I currently attend Solomon Schechter School of Westchester and just returned from studying abroad for two month in Israel. I plan to attend University of Rochester and major in Digital Media Studies and Business.
Red next to orange, orange next to yellow, yellow next to green. There’s an intricate science to Sharpie organization. Just one yellow mixed with the purples can throw an entire desk off balance, an entire plan off track. I’ve always valued organization- whether highlighting notes, positioning the pillows on my bed, or arranging my sweaters in rainbow order, ensuring proper structure and progression calms me in a rather meditative way. Everything has a set place, every person a plan.
Deciding to run for president of NFTY, National Federation of Temple Youth, an organization of which I had been a regional board member for the past year had been the logical course of action. The seeds of my plan were planted a few years back when I was considering running for my first regional board position. It all made sense; I would go from being a leader in my own local youth group as a sophomore to being a leader in the New York area region as a junior, to finally becoming president of the region as a senior in high school. It was the logical progression like red to orange to yellow. I had spent countless hours of talking with members, rehearsing, rewriting and repeating speeches, creating innovative programming, and making legislative changes for the organization, putting in almost twenty hours of work each week. I was prepared for what I was certain would be a seamless presidential victory.
On Election Day, I sat in a room with three boys who were fidgeting nervously in their dry-cleaned suits and newly-purchased dress shoes. Those in charge were off somewhere counting and recounting the votes to make sure everything was tallied correctly, planning, prepping, and ensuring a rational outcome. As the advisor walked into the room mere seconds before the official announcement, I looked at his face for a hint that my plan was still intact.
“The next president is…”
The other candidates across from me rose and walked sheepishly towards my side of the room. The first boy came and hugged, not me, but the boy directly to my left, muttering “Congratulations,” and a huge smile spread across the winner’s face. I had lost.

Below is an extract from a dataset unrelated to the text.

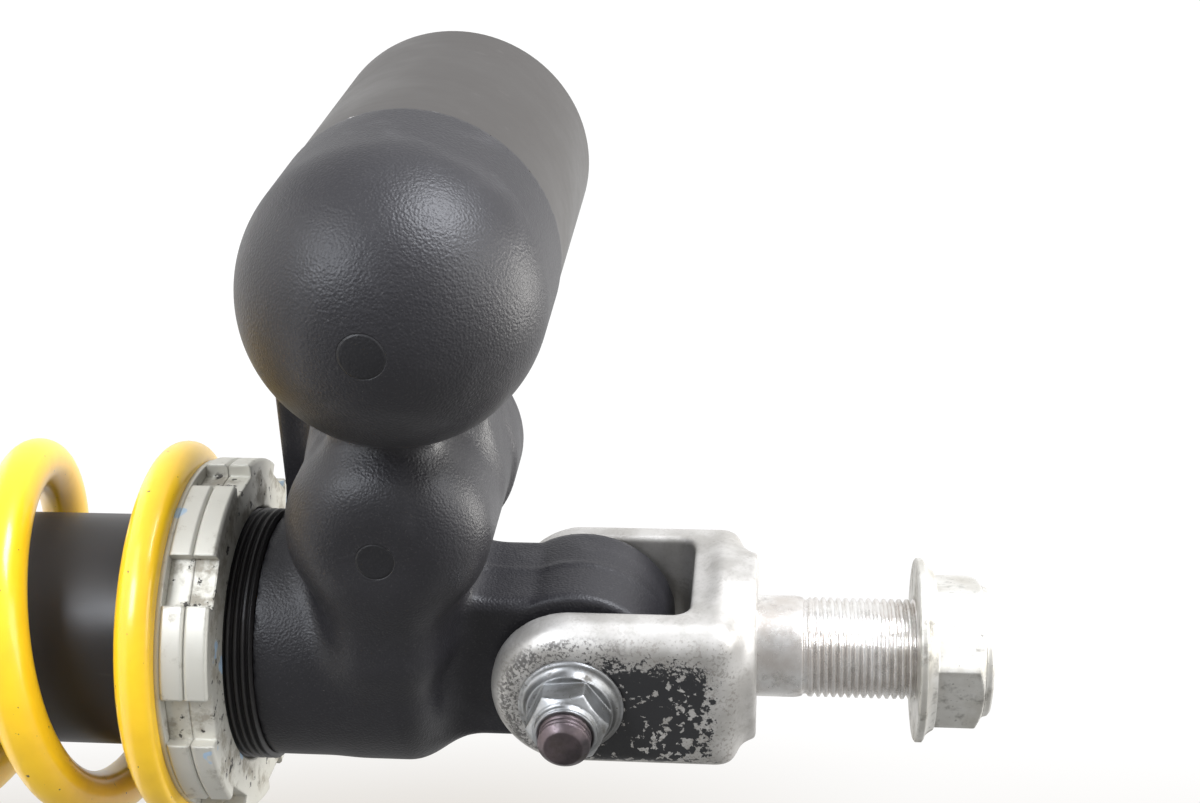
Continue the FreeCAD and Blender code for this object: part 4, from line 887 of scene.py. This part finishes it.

Suddenly everything was ruined. The blues and oranges began mixing, and for the first time, my values of order and proper progression no longer were enough to carry me through.
It has been over six months since that day, and even so, whenever the winner’s name pops up in conversation or online it still stings. Yet, I’ve begun to recognize that my loss may not have been as big a travesty as I thought it was in the days and weeks immediately following. Though it seemed as though my own trajectory was ruined following my loss, perhaps it was just the opposite. I recognize that even without the official title, I can still continue my leadership progression in the region that I had thought was only possible through the presidential role. I do not need to be crowned “president” to create the waves of change that were in my original plan; titles do not define people nor limit the influence that they can have. I can work for NFTY on a national level and help the region in ways I choose to, and more importantly, in ways I want to. I discovered that my own value of preparation and organization comes in multiple forms-the one i have created and the one the world lays out for me. This reminds me that things don’t have to always work out according to my plan in order for me to accomplish my goals. A seemingly unwanted change of course can sometimes be even better than the original-even when it seems to mean putting the red Sharpies next to the green ones.